Luis Miranda - Verso Suelto

Veladores a gusto

Están llenos porque a la gente le chifla tomarse la cervecita y mirar con sarcasmo el estrecho pasillo de los peatones

Cualquier palabra que se diga contra el descarado crecimiento de los veladores en las calles, por mucha razón que lleve, chocará con una verdad incontestable: las mesas en la calle están llenas de gente que paga gustosa la consumición, casi siempre a un precio más caro por estar allí. Aquí no hay ni demanda inflada por la Administración ni publicidad engañosa: a la gente le chifla tomarse la cervecita el dulce sol de Córdoba y si se para a mirar las colas de gente aborregada que discurre por el estrecho pasillo en que dejan las mesas en las calles estrechas, será para pintar una sonrisa sarcástica. La calle es de quien tiene para tapear en ella.

Hoy nadie parece acordarse de que en los años 90 los coches embotellaban la plaza de Las Tendillas y hasta bien entrado el siglo XXI incluso cruzaban el viejo Puente Romano. Llegaron las pilonas, el tráfico se fue expulsando como un pariente que da un poco de vergüenza y al quedar las calles libres parecía que nadie era capaz de recordar qué se hacía cuando todavía no había humos, cláxones ni semáforos. Lo que se perdió en las emisiones tóxicas de los tubos de escape se ganó en el dudoso gusto de las pizarras, las sombrillas y la sensación de que el espacio que antes era de los coches es ahora la sala VIP de un restaurante.

La Corredera lo cuenta como ningún otro lugar.
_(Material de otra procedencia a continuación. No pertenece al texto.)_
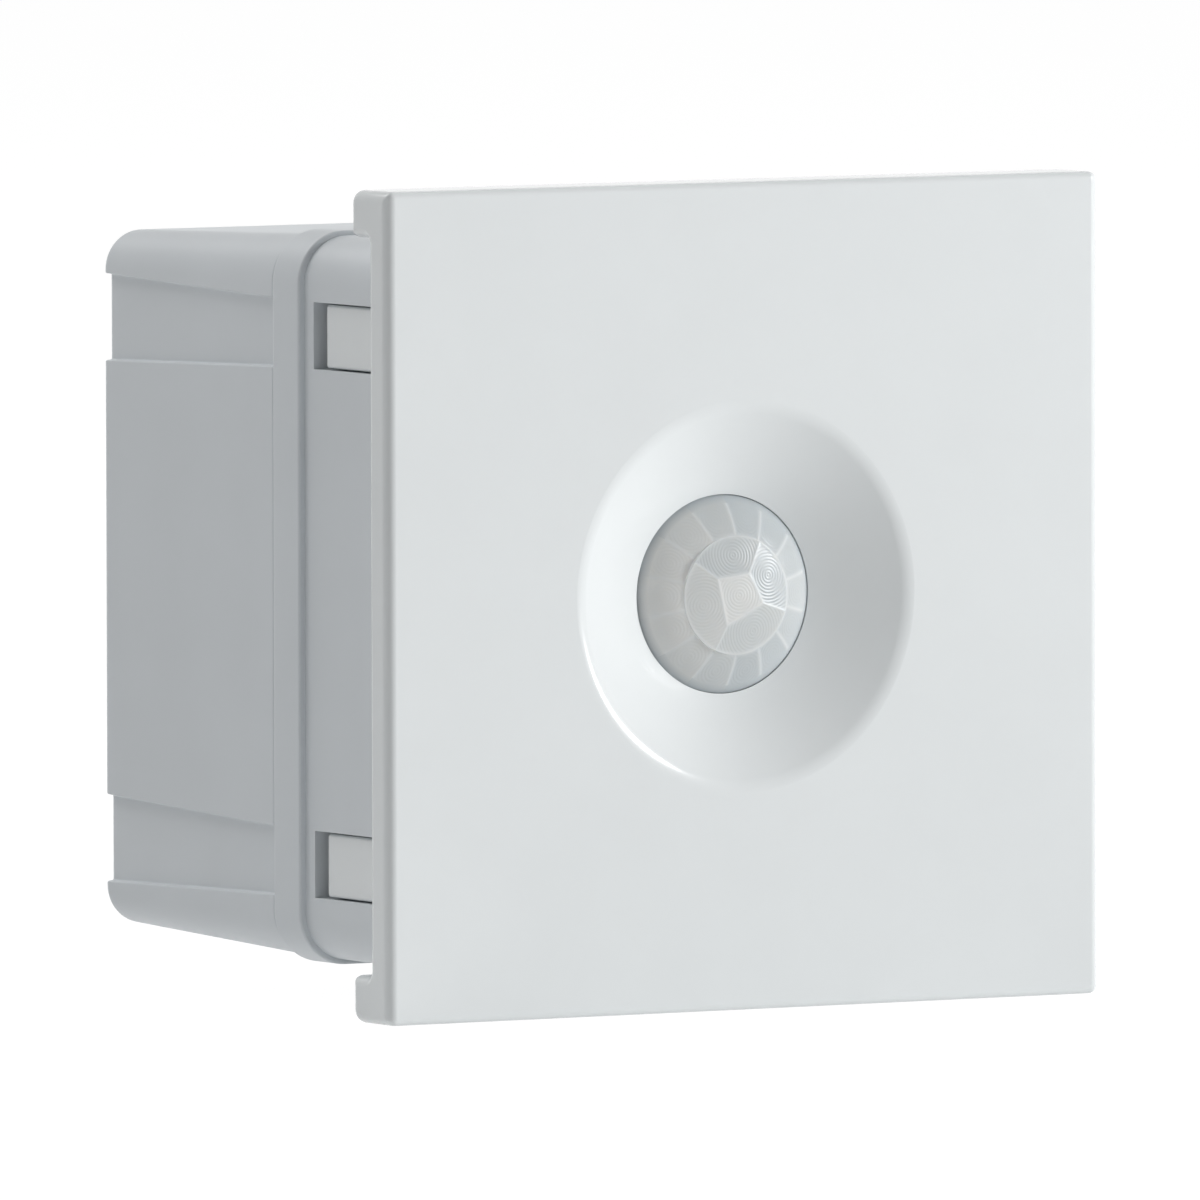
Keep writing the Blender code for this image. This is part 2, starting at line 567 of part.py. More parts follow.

La vieja plaza mayor, a la que la ciudad lleva maltratando desde el siglo XIX por la pura erosión de la ignorancia, tenía que haber renacido en 1999 como lo que es, el testigo de la mejor historia de Córdoba, limpia de cateteces y sin alguna intervención dantesca, como si no hubiera sido nunca uno de esos cuadros que están en los desvanes porque los repintes se los han cargado tanto que ya nadie es capaz de apreciar la firma ilustre que se esconde detrás de las restauraciones bárbaras.

La alegría duró muy poco, porque esa plaza que aventaja en antigüedad a todas las de su género en España, no quiso ser como las de Madrid o Salamanca, y al poco el espacio vacío se empezó a llenar de mesas, cada una de su padre y de su madre, y en los días de viento es un muestrario de servilletas aceitosas. Lo que podría ser un café o un helado disfrutando del sol de la tarde dorando el color rojo de los arcos tenía el aire industrial y adocenado de la oficina de «El apartamento», y el comensal que ahora se sienta a tomar una especialidad impostada, si tiene algo en la cabeza se siente tan engañado como Jack Lemmon. Tal vez habría cambiado algo si el Ayuntamiento se hubiera trasladado allí, como quiso el PP, pero algo es seguro: si aquella plaza funcionó como lugar de encuentro y ya no lo es ni nadie lo fomenta; si ya no hay toros, si tampoco (gracias a Dios) autos de fe y mucho menos mercado, y no se ponen tiendas bonitas en sus locales, alguien debió de caer en la cuenta de que podía servir para algo más que para escuchar las horas con la música de Vicente Amigo.

Ahora parece que se alumbra un acuerdo para los veladores y muchos se temen con razón si habrá que crear un cuerpo de inspectores para terminar con una picaresca que no deja de comprenderse si se piensa en lo que el Ayuntamiento que tiene que ordenar cobra por las mesas, pero por encima del disfrute evidente de quien cena en la calle o del que desayuna con cigarrito, y también más allá del cabreo del que pasa por la acera sorteando camareros, queda la sensación de que la gente ya sólo disfruta de las calles en los bares.